Un des dons de sa sainteté, c’est qu’elle voyait au fond des cœurs. Il lui était arrivé parfois de connaître la vie secrète, les mœurs de ses confesseurs, de les avertir de leurs fautes, ce que plusieurs, étonnés, atterrés, avaient pris humblement. Un jour de cet été, voyant entrer chez elle la Guiol, elle lui dit tout à coup : « Ah ! méchante, qu’avez-vous fait ? » — « Et elle avait raison, dit plus tard la Guiol elle-même. Je venais de faire une mauvaise action. » — Laquelle ? Probablement de livrer la Laugier. On est tenté de le croire, quand on la voit l’année suivante vouloir livrer la Batarelle.

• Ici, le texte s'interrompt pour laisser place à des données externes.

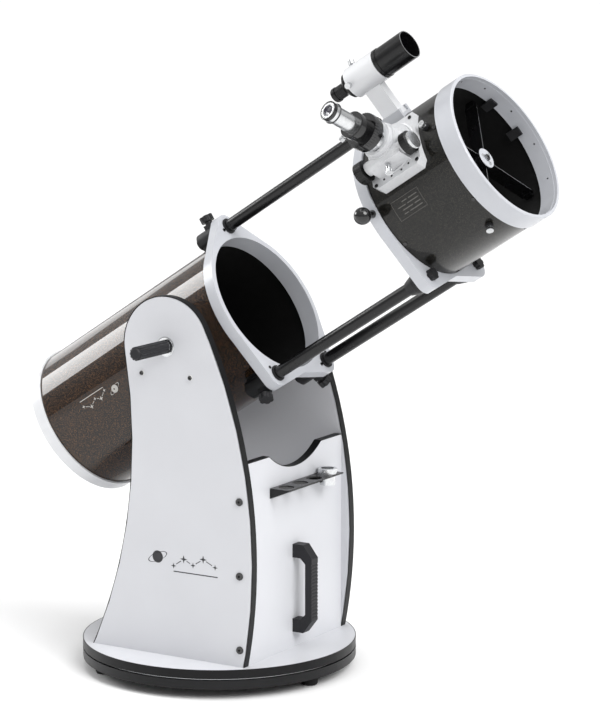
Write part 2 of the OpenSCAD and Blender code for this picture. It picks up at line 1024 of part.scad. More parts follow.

La Laugier, qui souvent couchait chez la Cadière, pouvait fort bien lui avoir confié son bonheur et l’amour du saint, ses paternelles caresses. Dure épreuve pour la Cadière et grande agitation d’esprit. D’une part, elle savait à fond la maxime de Girard : Qu’en un saint, tout acte est saint. Mais, d’autre part, son honnêteté naturelle, toute son éducation antérieure, l’obligeaient à croire qu’une tendresse excessive pour la créature était toujours un péché mortel. Cette perplexité douloureuse entre deux doctrines acheva la pauvre fille, lui donna d’horribles tempêtes, et elle se crut obsédée du démon.